The disruptions can also flow the other way, from sea to land. On the Aleutian Islands in Alaska, for example, people introduced foxes in the early 1900s to harvest their fur. The foxes proceeded to attack the sea birds that nested on the islands, driving down their numbers. Since the birds ingested nitrogen-rich fish and deposited the nitrogen on land, the smaller population of birds delivered a smaller supply of nitrogen to the islands. The soil became less fertile, and the island ecosystems shifted from grasslands to shrubs.
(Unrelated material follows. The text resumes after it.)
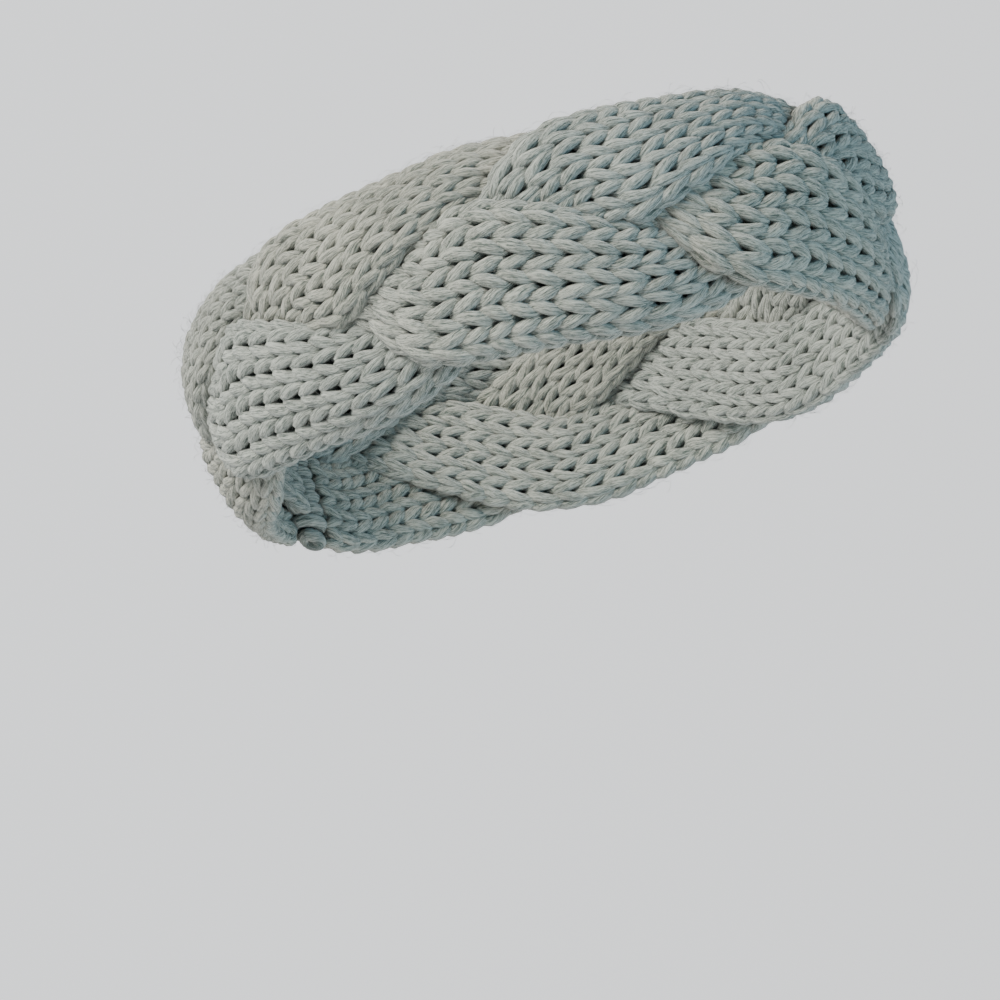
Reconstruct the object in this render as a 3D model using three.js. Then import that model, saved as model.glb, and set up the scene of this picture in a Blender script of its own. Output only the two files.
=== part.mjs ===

Humans are also good at pumping nutrients between ecosystems. Farmers, for example, spread fertilizers on their fields, and the nitrogen and phosphates get washed into rivers and into the oceans. But this type of runoff is no cure for damaged land-to-sea links. It delivers too many nutrients in too little time. Instead of stimulating healthy ecosystems, it can instead create so-called “dead zones” in places like the mouth of the Mississippi River.

“Leave it to us to overdo things,” says McCauley.